As the specialist psychiatrist Dr Ajay Kumar, explained, “BDD is a mental health condition in which you can’t stop thinking about one or more perceived defects or flaws in your appearance — a flaw that appears minor or can’t be seen by others. But you may feel so embarrassed, ashamed and anxious that you may avoid many social situations.”

Dr Ajay Kumar

He said BDD is most likely to start during the teenage years or early adult years. It affects both men and women.
The focus on BDD follows a recent move by Dubai Health Authority (DHA) to flag the condition on social media, even as it provided practical, self-help measures to deal with the problem.

What are the symptoms of BDD?

According to Arfa Banu Khan, Clinical Psychologist, Aster Clinic, Bur Dubai, who is currently treating a 13-year-old girl with BDD, the symptoms of BDD are very typical.

Arfa Banu Khan

“In the case of this girl, she perceives that her weight and physical appearance as very different from that of her peers. She has reduced interactions, avoids going outside or meeting other people, feels anxious and has symptoms of depression,” she said.

In general, Khan says psychologists looks for the following symptoms in BDD patients:

• Spending excessive time thinking about their body as a defect or flaw.

• Repeatedly looking in the mirror or asking for constant feedback from others.

• Changing appearance frequently.

• Getting anxious/panicky about people’s judgement about the perceived defect or flaws.

• Avoiding social situations which can disturb work or school activities.

• Going for or planning medical procedures like cosmetic surgery to fix the perceived flaw.

How is BDD diagnosed?

According to Dr Kumar, there aren’t any specific medical tests that can diagnose BDD. “A mental health provider such as a psychologist or psychiatrist can detect BDD by talking to you about your symptoms, thinking and behaviour patterns, lifestyle and more. Diagnosing BDD involves using screening tools — specially designed questionnaires or checklists — that help determine if you have this condition,” he said.

Body Dysmorphic Disorder is for real. But it can be managed with professional intervention and some practical self-help steps that the patient can take. Image Credit: Vijith Pullikal/Gulf News

To be diagnosed with BDD, the patient must be abnormally concerned about a small or non-existent body flaw; the thoughts severe enough to interfere with normal living; and other mental health disorders like obsessive compulsive disorder, social anxiety, depression or eating disorder, should be ruled out.

How is BDD treated?

Khan said BDD isn’t curable, but it’s treatable. “Like many mental health conditions, treating BDD often involves a combination of approaches, including psychotherapy and medications,” she said.
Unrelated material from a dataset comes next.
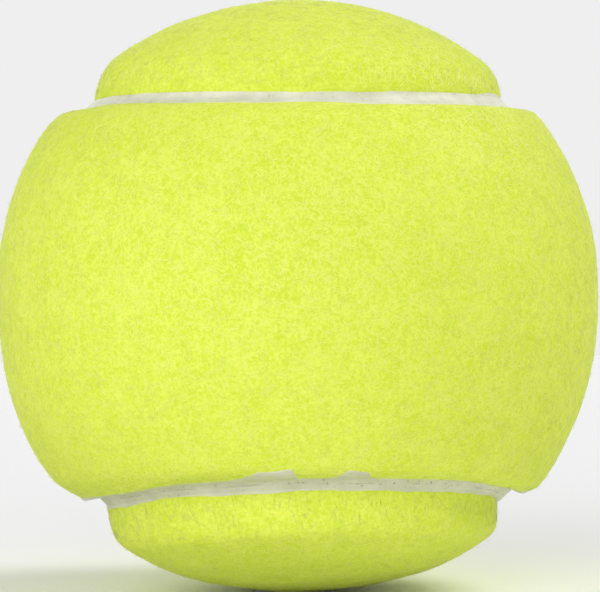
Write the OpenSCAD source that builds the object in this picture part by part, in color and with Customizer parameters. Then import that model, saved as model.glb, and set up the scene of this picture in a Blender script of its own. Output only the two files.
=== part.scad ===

Psychotherapy focuses on talking about what you feel or experience, and helping you develop beneficial thought processes and coping strategies. Two of the most common types used in treating BDD are cognitive behavioural therapy (CBT) and family therapy.

As for the medications, she said antidepressants are commonly used. These medications can help with symptoms of BDD, making it easier to manage your thoughts and behaviours. These medications can also make other forms of treatment like psychotherapy more effective, she added.

The treatment can last for months. The 19-year-old patient whom Dr Kumar treated had to be hospitalised and was discharged after eight months of medication and CBT. In the case of the 16 year old, the medication has been going on for the last six months.

DHA advice

DHA has shared the following tips to help those suffering from BDD to build a positive image about themselves and boost their confidence.

1. Write a list of the 10 most important things that you love about yourself, unrelated to your appearance. Read the list frequently.

2. Take care of your health and follow a healthy lifestyle.

3. Look at yourself in totality and do not focus on certain parts only when looking into the mirror.

4. Surround yourself with positive people who understand the importance of loving yourself as you are.

5. Replace negative thoughts about your body with positive thoughts (remember the list).